I just need one of those gadgets to attach my phone's camera lens behind an eyepiece, and I'll be able to record the brilliance.
 
Another vote for the Bynolt Searangers. I like the inbuilt compass, along with the illumination red LED when you need it at night. Sometimes I want to establish a bearing to something (a bouy) that is not easily seen with the naked eye - so an inbuilt compass does that for me. The optical clarity is astonishingly good. Well worth the money.
 
if you’re and old f@rt, it’s usually cheaper to buy a 32mm or 40mm pair. You cannot use the 50mm amount of light anyway as your eyes simply are not able to after you age (gracefully :) ). if you’re 20, then go fo the 50mm and rejoice.

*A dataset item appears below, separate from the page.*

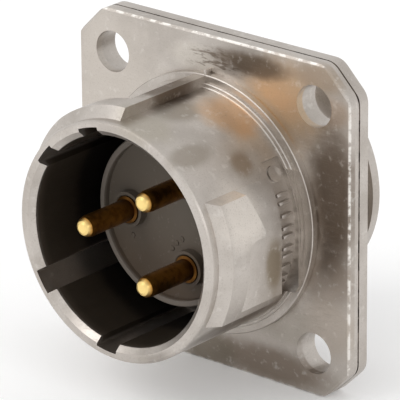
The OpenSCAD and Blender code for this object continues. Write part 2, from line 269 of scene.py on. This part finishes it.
def greyMoulding():
    look = {"grey": (94, 86, 76), "edge": (128, 120, 112), "low": (84, 68, 54), "boss": (98, 90, 82)}
    resin = Finish("greyMoulding", 0.0, **{"Specular IOR Level": 0.35})
    grain, cloud = resin.noise(2600, 3, 0.6), resin.noise(300, 2, 0.5)
    colour = resin.mix(resin.ease(cloud, 0.35, 0.7) * 0.3, paint(*look["grey"]), paint(*look["boss"]))
    # painted shade: the insert face darker towards the bottom
    colour = resin.mix(resin.fall(resin.z, -5.5, 1.0) * 0.6, colour, paint(*look["low"]))
    # painted highlight: a lighter ring on the insert's raised outer edge
    colour = resin.mix(resin.ease(resin.height, 6.55, 6.75) * resin.ease(resin.radius, 5.6, 5.8) * 0.9,
                       colour, paint(*look["edge"]))
    colour = resin.mix(resin.ease(grain, 0.6, 0.72) * 0.35, colour, paint(*look["edge"]))
    resin.feed(colour=colour, roughness=0.42 + grain * 0.2, normal=resin.bump(grain, 0.012 * mm, 0.7))
    return resin.material


def goldPlate():
    look = {"gold": (196, 140, 62), "deep": (120, 76, 28), "root": (78, 52, 26), "tip": (255, 226, 150)}
    gold = Finish("goldPlate", 1.0)
    rings, wear = gold.noise(1200, 2, 0.5, (0.1, 14, 0.1)), gold.noise(1800, 2, 0.6)
    colour = gold.mix(0.35 + gold.ease(wear, 0.4, 0.7) * 0.5, paint(*look["gold"]), paint(*look["deep"]))
    # painted shade: the contacts darker at their roots near the insert face
    colour = gold.mix(gold.fall(gold.height, 7.1, 8.6) * 0.8, colour, paint(*look["root"]))
    # painted highlight on the contact tips
    colour = gold.mix(gold.ease(gold.height, 11.35, 11.75) * 0.9, colour, paint(*look["tip"]))
    gold.feed(colour=colour, roughness=0.26 + rings * 0.16,
              normal=gold.bump(rings + wear * 0.5, 0.006 * mm, 0.8))
    return gold.material


def springSteel():
    look = {"steel": (176, 174, 170), "dull": (128, 124, 118)}
    steel = Finish("springSteel", 1.0)
    grain = steel.noise(3000, 3, 0.6, (1, 6, 1))
    colour = steel.mix(steel.ease(grain, 0.4, 0.7), paint(*look["steel"]), paint(*look["dull"]))
    steel.feed(colour=colour, roughness=0.28 + grain * 0.2, normal=steel.bump(grain, 0.008 * mm, 0.7))
    return steel.material


def studioFloor():
    look = {"albedo": (0.86, 0.86, 0.86, 1), "lift": 0.13}
    white = Finish("studioFloor", 0.0, **{"Base Color": look["albedo"], "Emission Strength": look["lift"]})
    rays = white.node("ShaderNodeLightPath", {}, {}, "Is Camera Ray")
    seen = rays + rays.also("Is Glossy Ray") + rays.also("Is Transmission Ray")
    white.feed(roughness=0.85 + white.noise(30) * 0.1, glow=white.mix(seen, (0, 0, 0, 1), (1, 1, 1, 1)))
    return white.material


def dress(material, *names):
    for name in names:
        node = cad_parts[name]
        node.data.materials.clear()
        node.data.materials.append(material)


def clearSelection():
    for item in bpy.context.selected_objects:
        item.select_set(False)
    bpy.context.view_layer.objects.active = None


def choose(piece, kind, wanted):  # in edit mode, selects the edges or faces that pass the test
    bpy.ops.mesh.select_mode(type=kind)
    bpy.ops.mesh.select_all(action="DESELECT")
    shape = bmesh.from_edit_mesh(piece.data)
    for part in shape.edges if kind == "EDGE" else shape.faces:
        part.select_set(wanted(part))
    bmesh.update_edit_mesh(piece.data)


def applyPlace(piece):
    clearSelection()
    piece.select_set(True)
    bpy.context.view_layer.objects.active = piece
    bpy.ops.object.transform_apply(location=True, rotation=True, scale=True)


def copyPiece(piece):
    twin = piece.copy()
    twin.data = piece.data.copy()
    bpy.context.scene.collection.objects.link(twin)
    return twin


def standOnBarrel(piece, angle, height, radius):  # from lying along X at the origin
    turn = Matrix.Rotation(math.radians(-angle), 4, "Y")
    piece.matrix_world = turn @ Matrix.Translation((radius, -height, 0))
    applyPlace(piece)


def finishPiece(pieces, name, material):  # one mesh, smooth sides, material on, rides on the body
    clearSelection()
    for piece in pieces:
        piece.select_set(True)
    bpy.context.view_layer.objects.active = pieces[0]
    if len(pieces) > 1:
        bpy.ops.object.join()
    bpy.ops.object.shade_smooth_by_angle(angle=math.radians(35))
    piece = bpy.context.object
    piece.name = name
    piece.data.materials.clear()
    piece.data.materials.append(material)
    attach(piece, "root")


def raisedBar(size, bevel):  # a bar with rounded upper edges, its foot at x = 0
    clearSelection()
    bpy.ops.mesh.primitive_cube_add(size=1, location=(size[0] / 2, 0, 0))
    bar = bpy.context.object
    bar.scale = size
    applyPlace(bar)
    bpy.ops.object.mode_set(mode="EDIT")
    choose(bar, "EDGE", lambda edge: max(v.co.x for v in edge.verts) > size[0] / 2)
    bpy.ops.mesh.bevel(offset=bevel, segments=2, affect="EDGES")
    bpy.ops.object.mode_set(mode="OBJECT")
    return bar


def raisedButton(radius, tall, dish, bevel, sides):  # a round button, dished where dish is not 0
    clearSelection()
    bpy.ops.mesh.primitive_cylinder_add(vertices=sides, radius=radius, depth=tall,
                                        location=(tall / 2, 0, 0), rotation=(0, math.radians(90), 0))
    button = bpy.context.object
    applyPlace(button)
    bpy.ops.object.mode_set(mode="EDIT")
    choose(button, "FACE", lambda face: face.normal.x > 0.9)
    if dish:
        bpy.ops.mesh.inset(thickness=radius * 0.35)
        bpy.ops.transform.translate(value=(-dish, 0, 0))
    choose(button, "EDGE", lambda edge: all(v.co.x > tall * 0.9 and v.co.yz.length > radius * 0.9
                                            for v in edge.verts))
    bpy.ops.mesh.bevel(offset=bevel, segments=2, affect="EDGES")
    bpy.ops.object.mode_set(mode="OBJECT")
    return button


def bandMarks(material):  # plain raised bars and a dished button in the pocket round the barrel
    marks = {
        "floor": 8.38 * mm, "middle": 4.05,  # height of the pocket's middle in mm
        "bar": (0.24 * mm, 1.15 * mm, 0.26 * mm), "bevel": 0.06 * mm,
        "angles": (21, 17, 11, 5, 1, -5, -9, -15, -21, -25),
        "button": (0.62 * mm, 0.24 * mm), "dish": 0.1 * mm, "buttonAngle": 31,
    }
    first = raisedBar(marks["bar"], marks["bevel"])
    bars = [first] + [copyPiece(first) for _ in marks["angles"][1:]]
    for bar, angle in zip(bars, marks["angles"]):
        standOnBarrel(bar, angle, marks["middle"] * mm, marks["floor"])
    button = raisedButton(*marks["button"], marks["dish"], marks["bevel"], 32)
    standOnBarrel(button, marks["buttonAngle"], marks["middle"] * mm, marks["floor"])
    finishPiece(bars + [button], "band_marks", material)


def partingFlash(material):  # a spur of metal where the die halves met at the foot
    spur = {"size": (0.5 * mm, 0.62 * mm, 0.24 * mm), "angle": 90.6, "height": 2.3, "radius": 9.4 * mm,
            "bevel": 0.07 * mm}
    piece = raisedBar(spur["size"], spur["bevel"])
    standOnBarrel(piece, spur["angle"], spur["height"] * mm, spur["radius"])
    finishPiece([piece], "parting_flash", material)


def indexDots(material):  # one, two and three dots beside the contacts
    dots = {
        "radius": 0.2 * mm, "tall": 0.09 * mm, "bevel": 0.04 * mm, "face": 6.33,
        "places": ((-3.6, -2.1), (0.2, 3.3), (0.7, 2.8), (0.9, -1.3), (0.4, -1.7), (0.0, -2.2)),  # x, z
    }
    first = raisedButton(dots["radius"], dots["tall"], 0, dots["bevel"], 20)
    pieces = [first] + [copyPiece(first) for _ in dots["places"][1:]]
    for piece, (x, z) in zip(pieces, dots["places"]):
        piece.matrix_world = Matrix.Translation((x * mm, -dots["face"] * mm, z * mm)) @ Matrix.Rotation(
            math.radians(-90), 4, "Z")
        applyPlace(piece)
    finishPiece(pieces, "contact_index_dots", material)


studio = {
    "world": 0.9, "floorSize": 3, "floorGap": 0.05 * mm,
    "lamps": (  # name, direction, distance, size, power
        ("key", (-0.5, -1.0, 1.1), 0.6, 0.35, 0.9),
        ("side", (1.2, -0.35, 0.5), 0.6, 0.25, 0.35),
    ),
}
setCamera()
world = bpy.context.scene.world or bpy.data.worlds.new("studio")
bpy.context.scene.world = world
world.use_nodes = True
world.node_tree.nodes["Background"].inputs["Color"].default_value = (1, 1, 1, 1)
world.node_tree.nodes["Background"].inputs["Strength"].default_value = studio["world"]
bpy.context.scene.view_settings.view_transform = "Standard"

clearSelection()
bpy.ops.mesh.primitive_plane_add(size=studio["floorSize"], location=(0, 0, cadBox[0][2] - studio["floorGap"]))
floor = bpy.context.object
floor.name = "floor"
floor.data.materials.append(studioFloor())
for lamp in studio["lamps"]:
    addLamp(*lamp)
print("studio ready")

nickel = castNickel()
dress(nickel, "shell")
resin = greyMoulding()
dress(resin, "insert")
dress(goldPlate(), "contact_1", "contact_2", "contact_3")
dress(springSteel(), "contact_clip_1", "contact_clip_2", "contact_clip_3", "insert_retaining_ring")
print("frame dressed")

bandMarks(nickel)
partingFlash(nickel)
indexDots(resin)
print("relief and marks made")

As an old f@rt I actually want more light hitting my retina rather than less, especially at night.
 
I've had a pair of Fujinons for years. Can't remember how much I paid, but they didn't break the bank - and my bank is pretty fragile. All I can say is they do exactly what they're supposed to. I have a vague recollection of them being a yottie comic recommendation.
+1
 
I have a pair of the heavy rubberised ones that appear in various guises (mine are actually from Aldi about 12years ago) they are OK as simple bins and the bearing ability was very useful, but the compass no longer rotates. Also the rubber grip went sticky and had to be cleaned off with alcohol.
I've got a pair of those too. Very clear image and the compass works very well. Much easier than a hand bearing compass. Mine are also sticky. Did the alcohol work.